Since its creation in 1956 the club has never played outside the top division in the Netherlands and forms one third of what is known as ‘The Big Three’. The other two teams are Feyenoord and PSV and between them they have dominated Dutch football. As well as ruling the roost in Holland, Ajax have also impressed across the European continent. They were Europe’s seventh most successful club in the 20th century, having won the European Cup four times, including back-to-back titles in 1971, 1972 and 1973. They’ve won the European Cup Winners’ Cup and the UEFA Cup once apiece.

Amsterdam ArenA History

When the International Olympic Committee began to invite bids for the hosting of the 1992 Summer Olympics Amsterdam was one of six different cities to make an application. A new Olympic Stadium was designed in 1986 as part of the bid but when the Olympics was awarded to Barcelona the idea was shelved. The following year the Amsterdam Sports City Foundation came up with an idea for a 55,000 seat capacity stadium in the country. Three years after that a new design was created that took ideas from both of the previously suggested stadia.

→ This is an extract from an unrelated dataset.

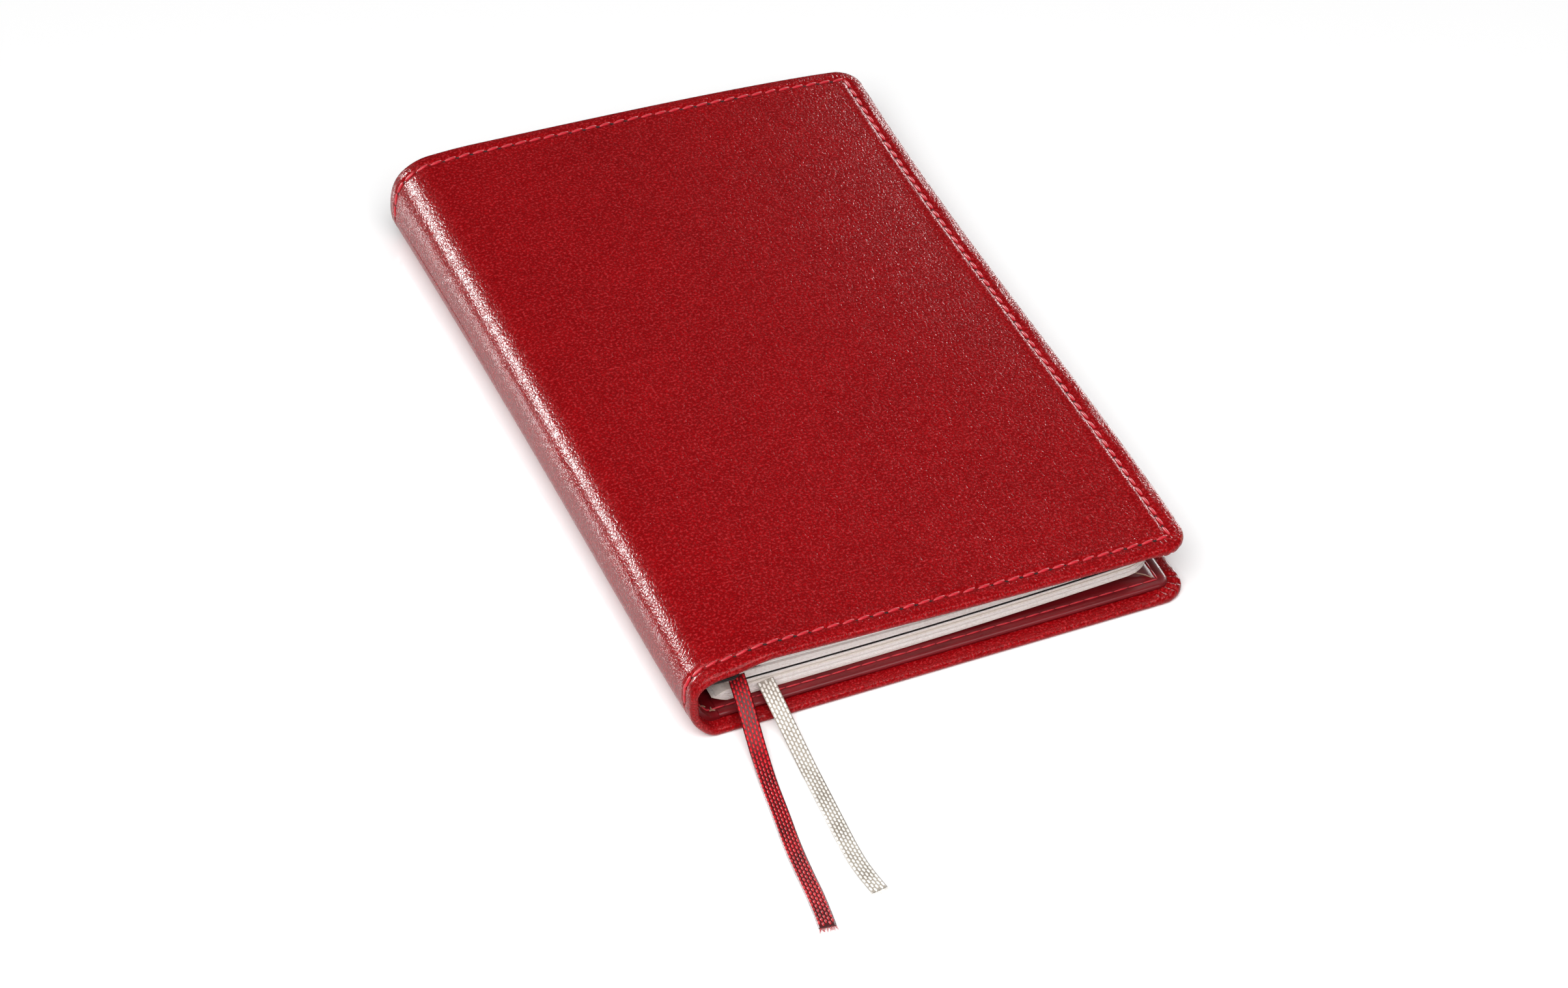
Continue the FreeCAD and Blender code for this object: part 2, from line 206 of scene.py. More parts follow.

It was around the same time that AFC Ajax began to consider moving to a new stadium, with their then home - De Meer Stadium - unable to answer demand for those wanting to watch the club’s football games. For the best part of a decade the club had played any important matches in the Olympisch Stadion. They looked at the previous stadium designs and decided to move forward with it with a slight alteration that removed the running track. City government approved the plans on the proviso that the ground’s location was changed and in November of 1993 work began on its construction.

Future Developments

Since the revelation that the ArenA would be used to host matches in the 2020 European Championships numerous mass renovations have been planned for the stadium. This will include the enlarging of the Upper and Lower tiers to have increased capacities. A new facade will be added and the stadium will also change shape slightly. In the build-up to the tournament more and more changes will take place to bring it as up-to-date as possible.